[Work to do]
The entries below contain a line with "const limewashedConcrete = new" and a line with "for corner in". Quote exactly those two lines and all lines between them.
━━ Recorded information
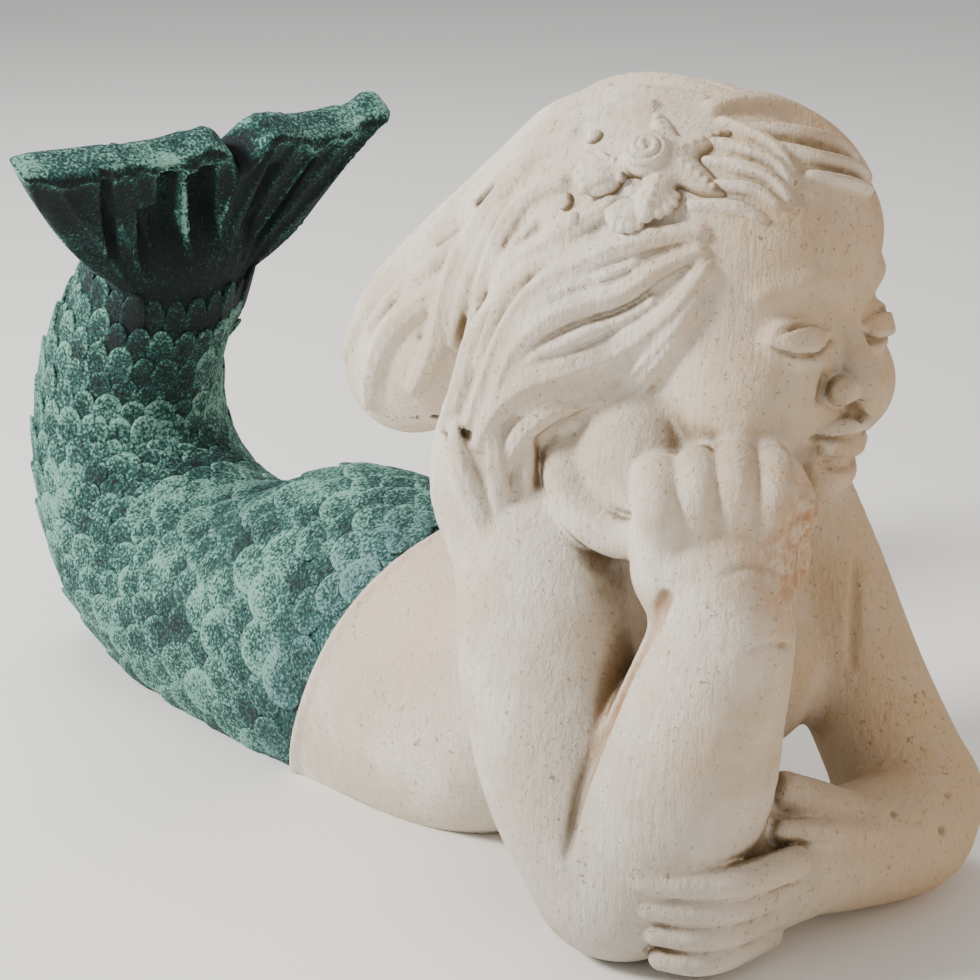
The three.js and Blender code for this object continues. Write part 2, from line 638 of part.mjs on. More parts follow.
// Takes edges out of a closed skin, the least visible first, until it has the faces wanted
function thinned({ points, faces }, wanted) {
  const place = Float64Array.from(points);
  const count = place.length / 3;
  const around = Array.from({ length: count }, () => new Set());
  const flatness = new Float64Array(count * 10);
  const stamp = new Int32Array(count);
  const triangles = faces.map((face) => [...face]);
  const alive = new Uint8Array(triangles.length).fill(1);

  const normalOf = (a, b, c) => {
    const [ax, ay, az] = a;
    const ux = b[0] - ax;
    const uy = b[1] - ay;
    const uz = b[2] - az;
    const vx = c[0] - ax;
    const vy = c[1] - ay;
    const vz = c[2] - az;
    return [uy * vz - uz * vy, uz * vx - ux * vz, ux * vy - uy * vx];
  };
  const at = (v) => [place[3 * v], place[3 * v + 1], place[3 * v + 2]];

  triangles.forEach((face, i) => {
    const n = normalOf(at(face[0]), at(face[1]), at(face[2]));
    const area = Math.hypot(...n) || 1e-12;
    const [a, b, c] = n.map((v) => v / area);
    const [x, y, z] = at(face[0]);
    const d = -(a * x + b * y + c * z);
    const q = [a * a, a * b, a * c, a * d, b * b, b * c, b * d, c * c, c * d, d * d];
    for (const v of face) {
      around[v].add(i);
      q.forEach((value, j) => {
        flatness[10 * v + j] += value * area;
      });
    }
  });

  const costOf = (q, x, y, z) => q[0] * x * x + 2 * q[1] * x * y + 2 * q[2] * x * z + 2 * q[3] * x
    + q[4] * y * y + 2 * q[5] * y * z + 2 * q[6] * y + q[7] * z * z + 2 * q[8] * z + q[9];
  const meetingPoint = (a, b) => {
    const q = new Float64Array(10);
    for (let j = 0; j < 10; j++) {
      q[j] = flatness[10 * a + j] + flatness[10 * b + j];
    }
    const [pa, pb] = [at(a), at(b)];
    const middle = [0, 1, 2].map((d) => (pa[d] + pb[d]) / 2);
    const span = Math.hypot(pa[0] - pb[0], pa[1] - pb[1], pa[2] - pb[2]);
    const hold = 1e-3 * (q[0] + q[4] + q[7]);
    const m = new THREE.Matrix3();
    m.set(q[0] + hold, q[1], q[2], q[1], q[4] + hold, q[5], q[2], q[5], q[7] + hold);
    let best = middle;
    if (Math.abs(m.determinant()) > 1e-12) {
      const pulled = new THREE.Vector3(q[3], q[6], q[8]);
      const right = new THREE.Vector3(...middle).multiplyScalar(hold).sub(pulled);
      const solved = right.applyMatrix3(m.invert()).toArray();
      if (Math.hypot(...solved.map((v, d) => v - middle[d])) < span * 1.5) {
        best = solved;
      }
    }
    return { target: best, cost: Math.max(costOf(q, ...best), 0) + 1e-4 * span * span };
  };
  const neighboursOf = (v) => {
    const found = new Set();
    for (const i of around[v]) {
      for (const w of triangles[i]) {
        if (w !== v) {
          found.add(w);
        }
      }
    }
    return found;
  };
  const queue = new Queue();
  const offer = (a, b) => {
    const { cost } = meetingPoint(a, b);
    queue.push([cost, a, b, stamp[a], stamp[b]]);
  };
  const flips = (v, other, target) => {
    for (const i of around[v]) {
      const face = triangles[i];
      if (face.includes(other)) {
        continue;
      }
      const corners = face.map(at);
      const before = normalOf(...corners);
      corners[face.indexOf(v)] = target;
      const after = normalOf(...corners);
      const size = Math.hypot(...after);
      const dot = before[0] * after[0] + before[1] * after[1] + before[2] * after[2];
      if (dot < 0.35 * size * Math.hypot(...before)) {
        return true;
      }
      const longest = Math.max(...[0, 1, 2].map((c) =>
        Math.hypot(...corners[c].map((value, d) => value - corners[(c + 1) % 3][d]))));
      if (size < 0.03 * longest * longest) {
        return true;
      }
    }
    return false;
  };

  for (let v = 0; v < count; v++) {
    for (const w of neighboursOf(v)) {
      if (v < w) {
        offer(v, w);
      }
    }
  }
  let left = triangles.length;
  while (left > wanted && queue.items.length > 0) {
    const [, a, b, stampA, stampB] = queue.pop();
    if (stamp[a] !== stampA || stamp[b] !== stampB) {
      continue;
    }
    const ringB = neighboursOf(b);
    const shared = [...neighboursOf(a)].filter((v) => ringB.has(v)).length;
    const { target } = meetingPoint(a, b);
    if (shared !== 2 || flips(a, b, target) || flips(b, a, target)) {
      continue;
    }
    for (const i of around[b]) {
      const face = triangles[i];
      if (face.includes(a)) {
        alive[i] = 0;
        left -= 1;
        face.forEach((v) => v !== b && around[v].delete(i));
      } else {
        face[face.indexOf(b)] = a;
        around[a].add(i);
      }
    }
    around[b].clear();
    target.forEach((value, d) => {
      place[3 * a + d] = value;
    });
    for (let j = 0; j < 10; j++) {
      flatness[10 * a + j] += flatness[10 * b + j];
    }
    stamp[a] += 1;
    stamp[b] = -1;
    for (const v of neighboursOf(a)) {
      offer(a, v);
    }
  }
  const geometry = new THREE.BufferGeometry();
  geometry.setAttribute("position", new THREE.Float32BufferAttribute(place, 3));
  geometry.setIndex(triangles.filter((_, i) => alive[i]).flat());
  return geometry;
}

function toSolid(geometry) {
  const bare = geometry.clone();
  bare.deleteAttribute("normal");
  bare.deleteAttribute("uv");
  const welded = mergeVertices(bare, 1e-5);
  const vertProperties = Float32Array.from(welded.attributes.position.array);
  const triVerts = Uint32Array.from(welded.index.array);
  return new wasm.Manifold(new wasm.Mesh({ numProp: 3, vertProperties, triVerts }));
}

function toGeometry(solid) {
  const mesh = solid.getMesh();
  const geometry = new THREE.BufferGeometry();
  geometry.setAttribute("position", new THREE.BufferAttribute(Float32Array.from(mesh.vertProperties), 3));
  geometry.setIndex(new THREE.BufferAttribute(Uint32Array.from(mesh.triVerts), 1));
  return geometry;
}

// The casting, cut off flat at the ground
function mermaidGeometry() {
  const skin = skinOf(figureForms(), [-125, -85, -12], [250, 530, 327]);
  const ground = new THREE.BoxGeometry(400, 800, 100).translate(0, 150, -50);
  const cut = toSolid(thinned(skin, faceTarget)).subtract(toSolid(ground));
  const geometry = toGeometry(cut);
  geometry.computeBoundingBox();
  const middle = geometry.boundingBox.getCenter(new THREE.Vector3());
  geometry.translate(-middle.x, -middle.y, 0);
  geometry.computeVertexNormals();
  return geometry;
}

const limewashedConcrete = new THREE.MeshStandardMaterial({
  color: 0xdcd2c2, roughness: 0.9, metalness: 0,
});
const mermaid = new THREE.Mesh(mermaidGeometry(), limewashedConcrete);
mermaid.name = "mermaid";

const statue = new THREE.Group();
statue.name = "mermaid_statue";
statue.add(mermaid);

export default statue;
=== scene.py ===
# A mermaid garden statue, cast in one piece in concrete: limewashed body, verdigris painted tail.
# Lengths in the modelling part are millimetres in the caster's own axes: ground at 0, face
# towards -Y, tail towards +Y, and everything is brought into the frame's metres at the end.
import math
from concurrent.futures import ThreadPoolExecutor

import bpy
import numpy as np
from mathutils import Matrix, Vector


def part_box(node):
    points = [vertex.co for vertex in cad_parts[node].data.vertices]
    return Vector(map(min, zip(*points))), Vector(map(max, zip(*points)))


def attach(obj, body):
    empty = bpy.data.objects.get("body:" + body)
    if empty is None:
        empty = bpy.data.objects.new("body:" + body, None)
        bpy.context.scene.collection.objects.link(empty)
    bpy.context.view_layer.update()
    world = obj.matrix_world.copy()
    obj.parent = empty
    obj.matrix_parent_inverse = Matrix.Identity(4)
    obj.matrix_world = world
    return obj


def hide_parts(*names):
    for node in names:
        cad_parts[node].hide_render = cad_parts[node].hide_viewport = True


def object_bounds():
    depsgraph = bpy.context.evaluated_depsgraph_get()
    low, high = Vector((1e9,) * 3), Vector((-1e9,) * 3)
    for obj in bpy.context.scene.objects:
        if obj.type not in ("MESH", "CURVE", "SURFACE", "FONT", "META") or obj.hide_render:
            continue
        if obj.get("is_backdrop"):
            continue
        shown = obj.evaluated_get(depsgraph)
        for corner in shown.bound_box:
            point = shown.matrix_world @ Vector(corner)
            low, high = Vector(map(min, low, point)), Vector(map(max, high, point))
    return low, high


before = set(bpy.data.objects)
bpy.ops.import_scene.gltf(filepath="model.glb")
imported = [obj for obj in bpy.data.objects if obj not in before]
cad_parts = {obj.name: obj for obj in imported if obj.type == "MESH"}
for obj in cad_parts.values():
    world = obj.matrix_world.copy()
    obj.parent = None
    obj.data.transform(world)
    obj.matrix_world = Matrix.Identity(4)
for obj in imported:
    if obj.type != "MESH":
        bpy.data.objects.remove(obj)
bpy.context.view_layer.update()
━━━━
━━ Recorded information
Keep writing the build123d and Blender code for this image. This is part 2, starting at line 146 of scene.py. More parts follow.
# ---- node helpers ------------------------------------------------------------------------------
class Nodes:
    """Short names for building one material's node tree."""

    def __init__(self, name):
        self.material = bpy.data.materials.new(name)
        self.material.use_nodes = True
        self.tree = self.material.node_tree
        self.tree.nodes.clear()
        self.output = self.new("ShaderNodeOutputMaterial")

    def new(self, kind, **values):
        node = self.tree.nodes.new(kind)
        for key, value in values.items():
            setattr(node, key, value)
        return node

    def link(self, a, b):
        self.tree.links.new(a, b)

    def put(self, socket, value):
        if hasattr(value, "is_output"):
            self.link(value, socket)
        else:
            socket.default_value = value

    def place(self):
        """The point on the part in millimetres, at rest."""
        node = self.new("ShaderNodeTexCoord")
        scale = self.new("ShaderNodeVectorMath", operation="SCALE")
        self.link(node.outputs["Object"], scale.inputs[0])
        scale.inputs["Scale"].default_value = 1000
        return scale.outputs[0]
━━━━
[Exercise output]
const limewashedConcrete = new THREE.MeshStandardMaterial({
  color: 0xdcd2c2, roughness: 0.9, metalness: 0,
});
const mermaid = new THREE.Mesh(mermaidGeometry(), limewashedConcrete);
mermaid.name = "mermaid";

const statue = new THREE.Group();
statue.name = "mermaid_statue";
statue.add(mermaid);

export default statue;
=== scene.py ===
# A mermaid garden statue, cast in one piece in concrete: limewashed body, verdigris painted tail.
# Lengths in the modelling part are millimetres in the caster's own axes: ground at 0, face
# towards -Y, tail towards +Y, and everything is brought into the frame's metres at the end.
import math
from concurrent.futures import ThreadPoolExecutor

import bpy
import numpy as np
from mathutils import Matrix, Vector


def part_box(node):
    points = [vertex.co for vertex in cad_parts[node].data.vertices]
    return Vector(map(min, zip(*points))), Vector(map(max, zip(*points)))


def attach(obj, body):
    empty = bpy.data.objects.get("body:" + body)
    if empty is None:
        empty = bpy.data.objects.new("body:" + body, None)
        bpy.context.scene.collection.objects.link(empty)
    bpy.context.view_layer.update()
    world = obj.matrix_world.copy()
    obj.parent = empty
    obj.matrix_parent_inverse = Matrix.Identity(4)
    obj.matrix_world = world
    return obj


def hide_parts(*names):
    for node in names:
        cad_parts[node].hide_render = cad_parts[node].hide_viewport = True


def object_bounds():
    depsgraph = bpy.context.evaluated_depsgraph_get()
    low, high = Vector((1e9,) * 3), Vector((-1e9,) * 3)
    for obj in bpy.context.scene.objects:
        if obj.type not in ("MESH", "CURVE", "SURFACE", "FONT", "META") or obj.hide_render:
            continue
        if obj.get("is_backdrop"):
            continue
        shown = obj.evaluated_get(depsgraph)
        for corner in shown.bound_box:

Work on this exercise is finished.